Bootstrap financing means to fund your business launch or growth without outside capital, relying on internal savings or cash flow generated by operations. This severely limits their rate of growth.

Some entrepreneurs bootstrap out of necessity: they have access to no capital. But many rely on internal resources even when they could obtain capital. I see two main reasons:

• Fear of debt, perhaps out of prior bad experience. They don’t trust their own resolve to repay debt so that it doesn’t just pile up.

• Lack of trust in their own business model and acumen. They’re just not convinced they can make their business succeed so that it is a good investment.

Owners achieve a major leap in business maturity when they overcome these fears and become willing to invest in their own company—via loans or equity investors.

Many small companies that self-finance their launch or growth are chronically under-capitalized. They are always running on empty. This can lead to some very bad habits in the way you run your business.

• You take any work that comes along because you are so cash starved. Thus you take unprofitable work that can actually put you deeper in the hole.

• You’re more worried about revenue than about making a profit.

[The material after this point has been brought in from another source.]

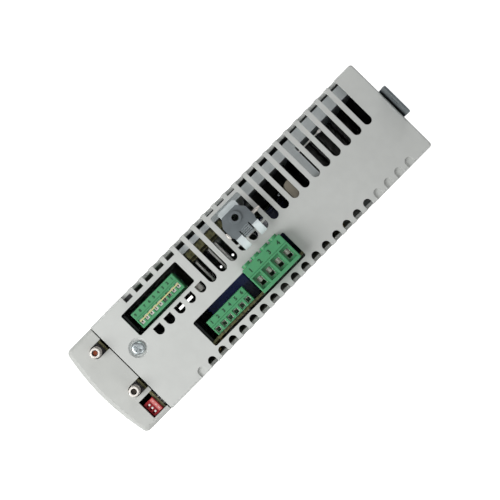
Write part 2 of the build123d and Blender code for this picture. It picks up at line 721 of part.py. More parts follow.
MOTOR_WELL = (6.4, (48.9, 58.4))
MOTOR_THROAT = (3.7, (50.9, 56.7))
MOTOR_MOUTH = (5.0, (49.9, 57.4))
MOTOR_GROOVE = 47.7
MOTOR_SCREW_Z = END_Z + 5.6
MOTOR_COLLAR_R = 3.0
MOTOR_HEAD_R = 2.3
MOTOR_SCREW_R = 1.5
MOTOR_WELL_DROP = 3.4
MOTOR_CAGE_TOP = MOTOR_SCREW_Z + 1.9
MOTOR_CAGE_LENGTH = 12.3
MOTOR_COLLAR_ACROSS = (39.6, 42.0)
MOTOR_HEAD_ACROSS = (40.4, 42.5)
MOTOR_SCREW_TIP = 54.2
BRAKE_WELL = (3.9, (53.9, 58.3))
BRAKE_THROAT = (3.1, (54.6, 57.8))
BRAKE_MOUTH = (3.5, (54.4, 58.0))
BRAKE_GROOVE = 52.6
BRAKE_WELL_DROP = 1.2
BRAKE_CAGE_DROP = 2.6
CONTROL_WELL = (3.0, (17.6, 22.0))
CONTROL_MOUTH = (2.4, (18.2, 21.6))
CONTROL_GROOVE = 16.6
CONTROL_WELL_DROP = 0.6
CONTROL_CAGE_DROP = 0.9
SMALL_SCREW_R = 1.0
SMALL_HEAD_R = 1.6
SMALL_HEAD_SEAT = 1.6
CAGE_TRAVEL = 2.6
CAGE_FLOOR = 3.0
CONTROL_CLOSED_WAYS = (5, 6)
BRAKE_CAGE_WALL = 0.45
BRAKE_SCREW_Z = END_Z - 4.2
CONTROL_CAGE_WALL = 0.85
CONTROL_SCREW_Z = END_Z - 2.6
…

• You work all the time. If you bill by the hour, anything that is not billable is suspect, such as planning, marketing, developing strategic relationships. When you make commitments to yourself, to develop new products or service for example, you are always willing to break these commitments to take paying client work. You always bump your commitments to yourself—or your family.

• You operate as the “lone ranger.” You are reluctant to get outside advice and expertise because of the time and money it requires.

• You wear all the hats. You do everything yourself. You are reluctant to spend on outside services, even if it would allow you to use your own time more effectively.

• Thus, you use your time poorly.

No plan. No strategy. Just work. This is the route to burnout or bankruptcy. And staying tiny.